A Small, Good Thing: On Finding and Eating the Best Mussels in Brooklyn
Welcome to a new series we’re calling A Small, Good Thing, which is a reference to the Raymond Carver story and NOT Martha Stewart’s “Good Things.” Anything can be a small, good thing: a song, a sentence in a short story, a scene from a movie, a particular episode of a television show, a side dish at a restaurant—so long as it’s worth celebrating.
On a trip to Maine last summer, we happily fulfilled our mission to gorge on lobster three meals a day—either steamed and served whole, picked over and piled into rolls, or even showcased at cheap Chinese takeout spots, such as the ramshackle Bar Harbor eatery, Chow Maine. But what we never could have anticipated was that, once back in Brooklyn, our fondest food memories would have a lot less to do with scarlet, butter-sluiced water bugs than plentiful, plebeian mollusks; namely, fantastically plump, eye-poppingly orange and supremely succulent Maine mussels. While we’ve grown up enjoying mussels well enough, we can’t remember an instance when we’ve been particularly wowed by them—our primary associations being bland and scrawny PEI’s sold for a song at area fishmongers; or drowned in red sauce, predictably rounding out the antipasti section on Italian menus; or used to economically beef-up bouillabaisse, like so much melon in a fruit salad. But the wild blue varieties that dot the coast of Maine effectively opened our eyes to what true mussels could be, and what we’d not experienced before or since—until a recent fateful dinner at Williamsburg’s Extra Fancy.

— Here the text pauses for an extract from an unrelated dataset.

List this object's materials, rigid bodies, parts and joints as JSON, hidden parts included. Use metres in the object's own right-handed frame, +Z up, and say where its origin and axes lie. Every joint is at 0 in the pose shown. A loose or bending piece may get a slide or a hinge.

After an impressive progression of more universally celebrated shellfish—including oyster topped with uni and quivering live scallop, delivered artfully in its shell—we spotted them, discretely tucked alongside head-on shrimp in a rustic, Southern-style perlou. They were far too full-bodied, too distinctively briny and sweet to be those over-harvested specimens from PEI, and indeed, we were thrilled to discover that they were, in fact, from Bangs Island, lovingly hand-raised in the crisp, pristine waters of Maine’s Casco Bay.
Sean Telo first got wise to the small, family-owned company when he was working as a chef in Atlanta, and a formerly Maine-based compatriot enticed him with stories of their mussels—grown suspended on ropes above the ocean floor, positioned away from sandy, salty tidal zones, and meticulously hand-harvested instead of being removed en masse with powerful, damaging machines. Working with a series of inside contacts, Telo eventually became the proud owner of the very first bag of Bangs Island Mussels ever to cross the Mason Dixon line (they’re generally snapped up by local restaurants), a feat he’d not managed to replicate at Extra Fancy until just a few weeks ago.
Telo has literally spent the last year and a half attempting to create a clear line of trade from Maine to Brooklyn, working with the most influential seafood purchaser he knew. And the finagling finally paid off, resulting in a second bag (with more to come) of the highly prized bivalves, currently found cuddled alongside gold rice and pork sausage in that savory perlou, or served simmered in verjus and accompanied by house made bread, and establishing Extra Fancy as the only borough purveyor of what they—and we—wholeheartedly agree, are the world’s most mouth-watering mussels.